Bogofilter

Description

Bogofilter is a statistical analysis, Bayesian mail filter. It has to be pre-trained with SPAM and HAM mails and can be later on tuned by retraining false positive as HAM or false negatives as SPAM.

Configuration

Please read first:

default_user

Default: -
Allowed values: string (path)
Required: no

Should contain path to a global bogofilter.cf file, if a shared SPAM database should be used. Typically, that would be /etc/bogofilter.cf

cmd_check

Default: "/usr/bin/bogofilter -c %user% -U -I %file% -v"
Allowed values: string (path to bogofilter and cmd args)
Required: yes

The command line to bogofilter check command, including all command line arguments. All variables (%user% = user, %file% = path to temporary mail file) can be used.

cmd_learn_spam

Default: "/usr/bin/bogofilter -c %user% -s -I %file%"
Allowed values: string (path to bogofilter and cmd args)
Required: yes

Command line for learning SPAM with bogofilter.

cmd_unlearn_spam

Default: "/usr/bin/bogofilter -c %user% -N -I %file%"
Allowed values: string (path to bogofilter and cmd args)
Required: yes

Command line for UNlearning SPAM for mails which has been marked as SPAM beforehand.

cmd_learn_ham

Default: "/usr/bin/bogofilter -c %user% -n -I %file%"
Allowed values: string (path to bogofilter and cmd args)
Required: yes

Command line for learn new HAM.

cmd_unlearn_ham

Default: "/usr/bin/bogofilter -c %user% -n -I %file%"
Allowed values: string (path to bogofilter and cmd args)
Required: yes

Command line for UNlearn a mail which has been falsely recognized as SPAM.

apply_spamicity

Default: 0
Allowed values: Bool

Whether the spamicity value of the bogofilter should be factored into the result score.
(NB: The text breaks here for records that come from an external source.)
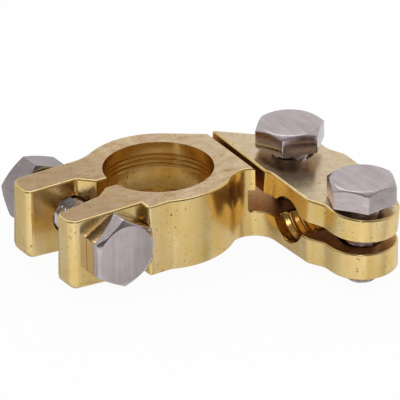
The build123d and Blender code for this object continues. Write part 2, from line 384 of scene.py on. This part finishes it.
print("ear ends:", LARGEST_SOFTNESS / MM, "mm, fading over", FADE / MM, "mm")

# %% [markdown]
# ## Rounded rim on the brass
# A metal shows even a 0.1 mm rounding as a thin bright line. Tumbling rounds the
# outer rim of the top faces most, while the post bore is turned later and keeps
# its crisp edge. So the bevel isn't a modifier with an angle limit, which would
# take every sharp edge: a test picks the edges of the outer rim alone.

# %% Rim of the top faces
RIM_ROUNDING = 0.3 * MM
BORE_RADIUS = 8.8 * MM
BORE_MARGIN = 0.4 * MM          # edges this close to the bore are its own
SHARP = radians(35)             # the least angle between a rim's two faces
LEVEL_FACE = 0.95               # a level face's normal has at least this Z
UPRIGHT_FACE = 0.3              # and an upright one's at most this


def on_outer_rim(edge):
    """True for a sharp edge between the top and an upright wall, outside the post bore."""
    if len(edge.link_faces) != 2 or edge.calc_face_angle() < SHARP:
        return False
    level, upright = sorted(edge.link_faces, key=lambda face: -face.normal.z)
    middle = (edge.verts[0].co + edge.verts[1].co) / 2
    outside = Vector((middle.x, middle.y, 0)).length > BORE_RADIUS + BORE_MARGIN
    return outside and level.normal.z > LEVEL_FACE and abs(upright.normal.z) < UPRIGHT_FACE


print("rim rounding:", RIM_ROUNDING / MM, "mm")

# %% [markdown]
# ## Copies of the CAD pieces
# The CAD node's mesh is loose triangles. A copy of it is merged, its flat faces
# are joined, and it is shaded smooth between its sharp edges, so that a round
# wall shows no facets. Weighted normals keep the flat faces flat up to the
# rounding. The copy then stands for the node and rides on the node's body.

# %% Finished copies
WELD = 0.002 * MM               # corners nearer to each other than this are one
FLAT = radians(0.3)             # faces that meet at less than this are joined
CRISP = radians(31.5)           # sharper edges stay crisp: the bore's ridges only just do


def plain_mesh(obj):
    """Turns an object with modifiers into a plain mesh."""
    graph = bpy.context.evaluated_depsgraph_get()
    finished = bpy.data.meshes.new_from_object(obj.evaluated_get(graph))
    obj.modifiers.clear()
    obj.data = finished
    return finished


def rounded_copy(node, name, body, material, rim_rounding=0.0):
    """A copy of a CAD node with rounded edges, which then stands for the node."""
    mesh = bpy.data.meshes.new(name)
    shape = bmesh.new()
    shape.from_mesh(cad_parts[node].data)
    bmesh.ops.remove_doubles(shape, verts=shape.verts, dist=WELD)
    if node == "clamp_body":
        soften_ear_ends(shape)
    # Flat faces are joined, but not the small ones of the softened ear ends
    plain = {v for v in shape.verts if v.co.x > EARS_START or v.co.z > 1.01 * LARGEST_SOFTNESS}
    bmesh.ops.dissolve_limit(
        shape, angle_limit=FLAT, verts=list(plain),
        edges=[edge for edge in shape.edges if plain.issuperset(edge.verts)],
    )
    if rim_rounding:
        bmesh.ops.bevel(
            shape, geom=[edge for edge in shape.edges if on_outer_rim(edge)], offset=rim_rounding,
            offset_type="OFFSET", segments=3, profile=0.5, affect="EDGES", clamp_overlap=False,
        )
    shape.to_mesh(mesh)
    shape.free()
    mesh.shade_smooth()
    mesh.set_sharp_from_angle(angle=CRISP)
    mesh.materials.append(material)
    piece = bpy.data.objects.new(name, mesh)
    bpy.context.collection.objects.link(piece)
    flat = piece.modifiers.new("flat_faces_stay_flat", "WEIGHTED_NORMAL")
    flat.keep_sharp = True
    mesh = plain_mesh(piece)
    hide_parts(node)
    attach(piece, body)
    print(name, len(mesh.polygons), "faces")
    return piece


print("sharp edges from", round(degrees(CRISP), 1), "degrees")

# %% [markdown]
# ## Cut, sawn and bored faces
# The finishes of the brass meet at sharp edges, so a face has one finish. A face
# attribute is a number kept for each face, and the brass material reads it. Three
# materials would do too, but the noise that they share would be written out
# three times. Each rule asks where a face lies and which way it looks.

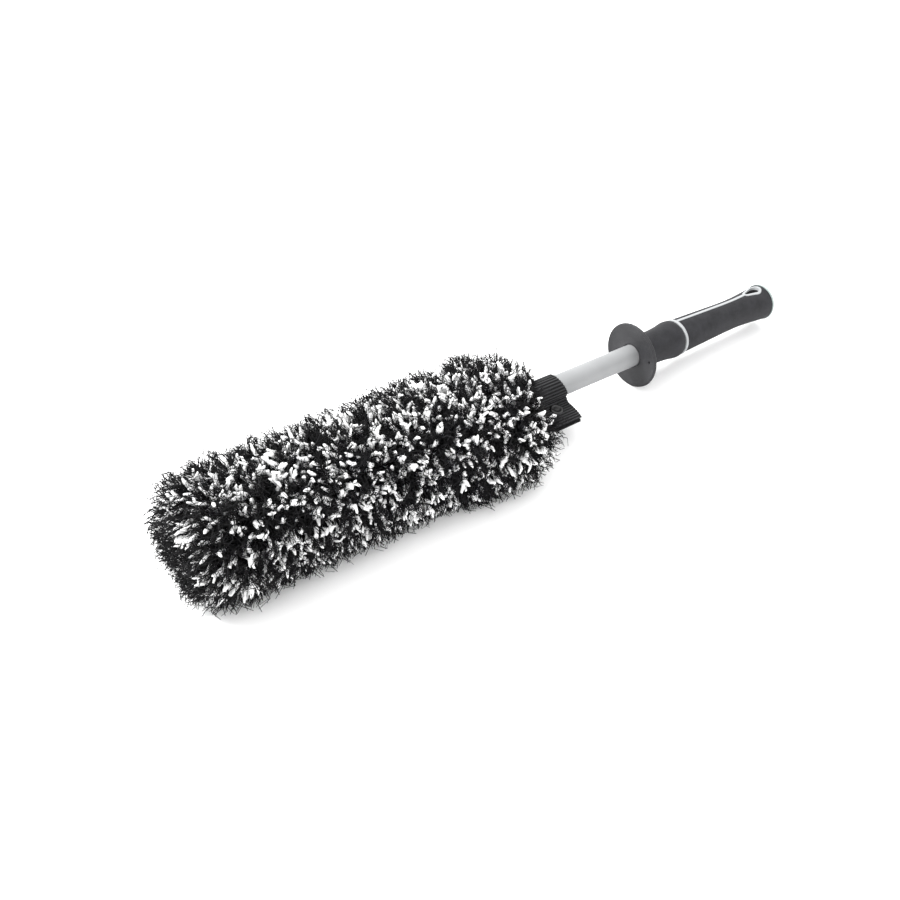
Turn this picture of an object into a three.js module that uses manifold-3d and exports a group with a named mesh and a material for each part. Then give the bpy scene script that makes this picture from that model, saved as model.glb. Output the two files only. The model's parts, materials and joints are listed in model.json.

Bogofilter returns a value between 0 and 1, thus if you score SPAM with -50 and bogofilter's spamicity is 0.5 the effective score will be -25.

Example

---

disable: 0

apply_spamicity: 0

cmd_check: '/usr/bin/bogofilter -c %user% -U -I %file% -v'
cmd_learn_spam: '/usr/bin/bogofilter -c %user% -s -I %file%'
cmd_unlearn_spam: '/usr/bin/bogofilter -c %user% -N -I %file%'
cmd_learn_ham: '/usr/bin/bogofilter -c %user% -n -I %file%'
cmd_unlearn_ham: '/usr/bin/bogofilter -c %user% -S -I %file%'

default_user: '/etc/bogofilter.cf'

Bogofilter hints

This is not about how to configure or run bogofilter in depth, just some issues that might come in handy. No warranties this is the best or even correct way to do it, though.

Global SPAM directory

If you want to use one SPAM database rather than one per (unix) user, you can set the bogofilter_dir in /etc/bogofilter.cf:

bogofilter_dir = /var/spool/bogofilter

In the bogofilter configuration in Decency you should then set the "default_user" to the global config file

default_user = /etc/bogofilter.cf

Initial train bogofilter

As all statistical analysis filters bogofilter requires to be trained before it might come into action. If you have a large SPAM database (HAM you probably have: your inbox), let's say at least 10,000 mails, use those. If you don't you can get an initial SPAM corpus from here or google it or collect it via the HoneyPot / HoneyCollector modules.

Assuming you have your SPAM and HAM files in two directories as eml files, you can train bogofilter like this:

cd spam-ham
find ham/ -type f -exec bogofilter --user-config /etc/bogofilter.cf -n -I {} \;
find spam/ -type f -exec bogofilter --user-config /etc/bogofilter.cf -s  -I {} \;

Or if you have mbox files:

cd spam-ham
bogofilter --user-config /etc/bogofilter.cf -n < ham.mbox
bogofilter --user-config /etc/bogofilter.cf -n < spam.mbox

More detailed informations can be found in the Bogofilter FAQ.

Performance

It has to analyze the whole mail, which can take up to several seconds, but should be mostly under one second. Depends on you SPAM/HAM dataset and the size of the mail.